Theatre Paper Dolls Tricycle, Kilburn, from 28th February

The new artistic director of the Tricycle Theatre, Indhu Rubasingham, got off to a flying start with Red Velvet, an award-winning play about black American acting legend Ira Aldridge that is already slated for Broadway. The world premiere this month of Paper Dolls, adapted by Philip Himberg from an award-winning documentary film, could be just as significant. It tells the story of a real-life group of Filipino immigrants in Tel Aviv who work in a care home for Orthodox Jewish men; by night, they become a musical drag act—the Paper Dolls.

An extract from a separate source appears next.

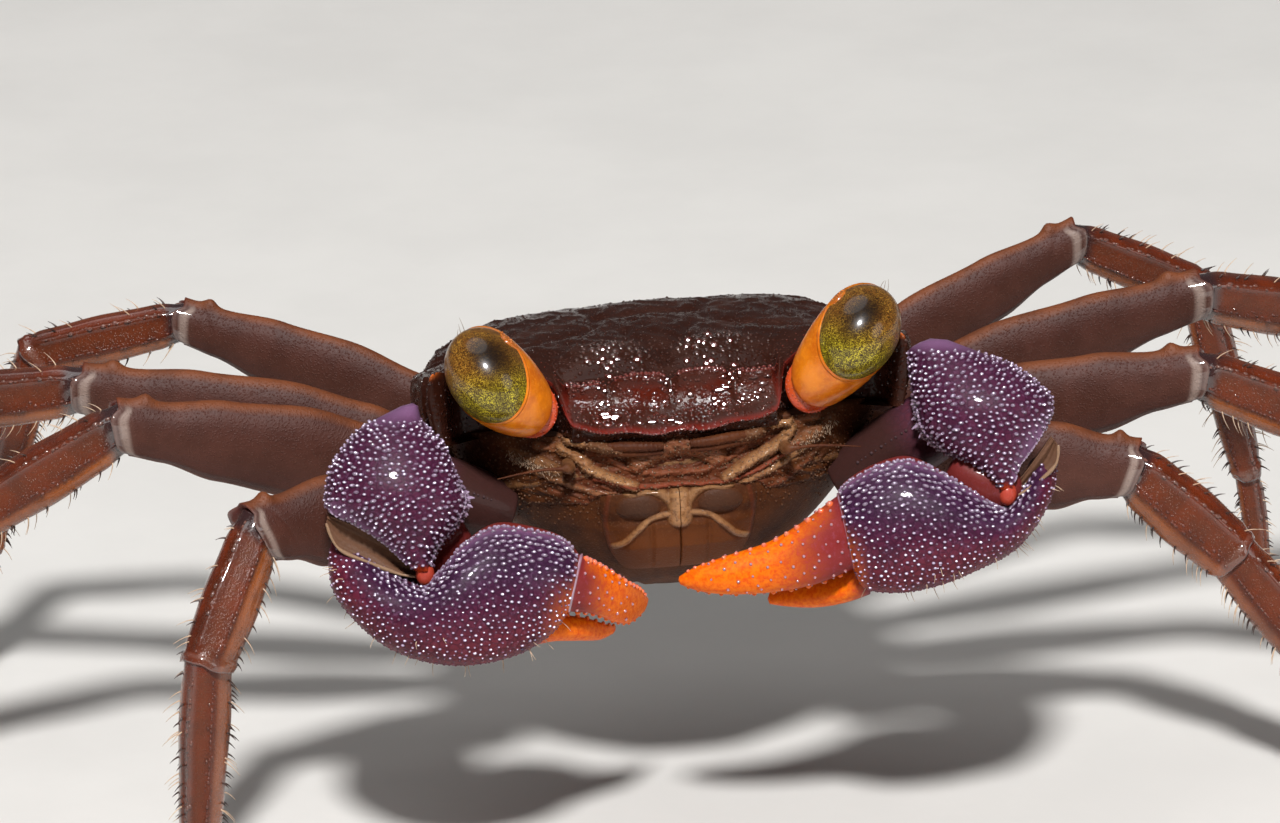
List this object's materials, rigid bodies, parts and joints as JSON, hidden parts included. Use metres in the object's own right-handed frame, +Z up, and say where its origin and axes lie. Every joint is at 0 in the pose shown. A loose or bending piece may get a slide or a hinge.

For 20 years, the Tricycle has forged a reputation for its verbatim documentary shows about Stephen Lawrence, the Hutton enquiry, Bloody Sunday and Afghanistan. Now it looks to change direction and flesh out political analysis with a more vivid use of theatrical metaphor. Rubasingham believes that this story of unexpected cultural collisions is just right for a theatre aiming to reflect the mixed and vibrant society on her own north London doorstep. Michael Coveney

Film I Wish On release from 22nd February

Like the boys in Truffaut’s 400 Blows and Ken Loach’s Kes, the Japanese siblings in Hirokazu Koreeda’s I Wish are often on the move through city streets. Yet they’re also juvenile technocrats, wielding mobile phones like an extra digit. Koichi and younger brother Ryuunosuke each live with a parent—but marital separation has put them many miles apart. Koichi yearns for all four to live together again. Maybe, when the bullet train links their two cities, the miracle will happen.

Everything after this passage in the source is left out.